Wednesday, June 23, 2010

Sunday, May 2, 2010

can you tell me what its like to die, johnny?



more studies i guess. the first one is large scale, and not done. I'm getting more of an understanding of what I'm doing. I've only started to realize that things are right when they are crazy.

Thursday, April 22, 2010

decisions, decisions.


I feel like i should paint tonight. I have been in a funk. Lately ive been painting what i feel and its been fast and messy and ever changing. I need to make decisions about my painting and about my life. One thing that is really exciting is that my painting and my personal life are directly affected by one another. My paintings changed a month ago (dramatically switched from oil on panel to acrylic washes on paper), and less than two weeks after that happened i broke up with my boyfriend of three years. There was nothing wrong with either thing--the oil paint or the boyfriend.

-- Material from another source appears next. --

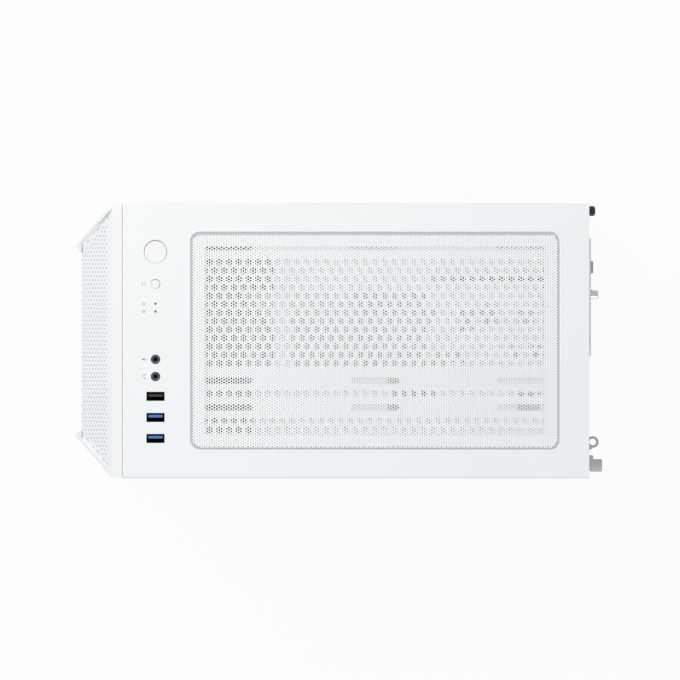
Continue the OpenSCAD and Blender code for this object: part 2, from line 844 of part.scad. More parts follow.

In fact, i was pretty good at both or am pretty good at both. I just cant force things anymore. My paintings might look stupid right now and my life might look stupid right now, but it feels right. They both feel like things i need to do, even if they dont make sense whatsoever.

Wednesday, April 21, 2010

3 weeks to settle.

Life has been fucked up lately, but its getting clearer. I'm making better art. I'm trying to do more fine art photography rather than fashion photography.